So the problem is this Should the air-miles microservice take decisions based on its own view model which is being updated from events coming from the current-account, and similarly, on picking which reward it should give out to the Customer?
Yes. In fact, you should revise your architecture and even create more microservices. What I mean is that, being a event-driven architecture (also an Event-sourced one), your microservices have two responsibilities: they need to keep two different models: the write model and the read model.
So, for each Aggregate should be a microservice that keeps only the write model, that is, it only processes Commands, without building also a read model.
Then, for each read/query use case you should have a microservice that build the perfect read model. This is required if you need to keep the Aggregate microservice clean (as you should) because in general, the read models needs data from multiple Aggregate types/bounded contexts. Read models may cross bounded context boundaries, Aggregates may not. So you see, you don't really have a choice if you need to fully respect DDD.
Some says that domain events should be hidden, only local to the owning microservice. I disagree. In an event-driven architecture the domain events are first class citizens, they are allowed to reach other microservices.
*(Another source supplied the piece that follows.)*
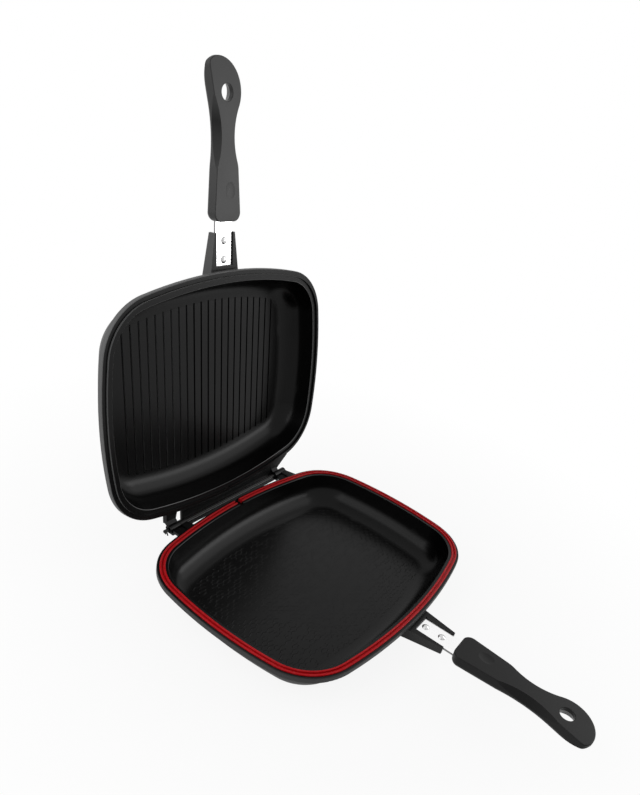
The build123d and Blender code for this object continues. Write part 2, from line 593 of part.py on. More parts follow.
def main():
    os.makedirs("parts", exist_ok=True)
    save("lower_pan", in_lower(lower_pan()))
    save("upper_pan", in_upper(upper_pan()) + stop_heels())
    save("rim_gasket", in_lower(rim_gasket()))
    save("hinge_rod", hinge_rod())
    save("hinge_washer", washer())
    save("split_pin", split_pin(hinge_ends()[2]))
    for half, place in (("lower", in_lower), ("upper", in_upper)):
        save(f"{half}_handle_strap", place(strap()))
        save(f"{half}_rivet_inner", place(strap_rivet(RIVET_PLACES[0])))
        save(f"{half}_rivet_outer", place(strap_rivet(RIVET_PLACES[1])))
        save(f"{half}_grip", place(grip()))
        save(f"{half}_magnet", place(magnet_shape(0)))
        save(f"{half}_grip_screw", place(grip_screw()))


main()
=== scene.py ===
# %% [markdown]
# # A double sided flip pan, dressed
#
# The object is two cast aluminium halves on one hinge, shown standing open. It
# could be modelled again here for looks, but then two shapes would have to be
# kept in step. The solid model already has the right shapes and sizes, so they
# stay as they are. This lesson gives every solid its real finish, grows the fine
# pattern that is cast into the cooking floor, and sets up a small white studio
# around the pan.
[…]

This gives the other microservices the chance to build their own interpretation of the system state. Otherwise, the emitting microservice would have the impossible additional responsibility/task of building a state that must match every possible need that all the microservices would ever want(!); i.e. maybe a microservices would want to lookup a deleted remote entity's title, how could it do that if the emitting microservice keeps only the list of non-deleted-yet entities? You may say: but then it will keep all the entities, deleted or not. But maybe someone needs the date that an entity was deleted; you may say: but then I keep also the deletedDate. You see what you do? You break the Open/closed principle. Every time you create a microservice you need to modify the emitting microservice.
There is also the resilience of the microservices. In the Art of scalability, the authors speak about swimming lanes. They are a strategy to separate the components of a system into lanes of failures. A failure in a lane does not propagate to other lanes. Our microservices are lanes. Components in a lane are not allowed to access any component from other lane. One down microservice should not bring the others down. It's not a matter of speed/optimisation, it's a matter of resilience. The domain events are the perfect modality of keeping two remote systems synchronized. They also emphasize the fact that the data is eventually consistent; the events travel at a limited speed (from nanoseconds to even days). When a system is designed with that in mind then no other microservice can bring it down.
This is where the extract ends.